S.E.R.V.E. is a French-owned winery. It was one of the first high quality, small wineries that was established after the fall of communism in Romania. It was established in 1994. I had tasted several of their mid-range and reserve wines in a master class, which were not so exciting for me. Our visit to the cellar was equally disappointing. After a quick tour of the cellar, we were only offered the basic wines to taste. 

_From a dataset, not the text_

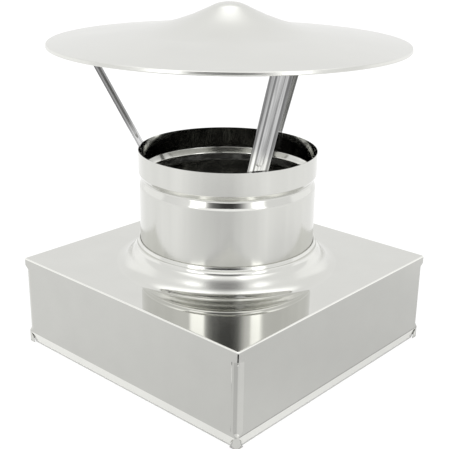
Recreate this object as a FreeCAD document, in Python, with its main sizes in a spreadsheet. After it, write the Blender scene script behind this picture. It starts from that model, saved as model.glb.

One of our Romanian friends kept insisting that we give their wines another chance. He passed us a bottle of the S.E.R.V.E. Cuvée Charlotte 2011 to taste slowly over an evening. We’re glad that we got the chance to taste it properly.

SERVE Cuvee Charlotte


The S.E.R.V.E. Cuvée Charlotte 2011 a blend of Cabernet Sauvignon, Merlot, and Fetească Neagră. It’s the flagship wine of the estate. Aged 12 months in new and used barriques. Flavors of plum, graphite, black cherry, and a touch of incense. This is tart and firm on the palate. Good spike of intensity on the mid-palate. The tannins are developed and the wine can still develop further in the bottle. Delicious stuff.   4.2/5


We were invited to Romania by Dagon Winery and Via Sandu whom provided our flights, transport, and accommodation. The opinions expressed in this article are unsolicited and have not been paid for in any way by governmental bodies, enterprises, or individuals. We do not sell editorial content as that would destroy the legitimacy of our reviews and the trust between Exotic Wine Travel and its readers.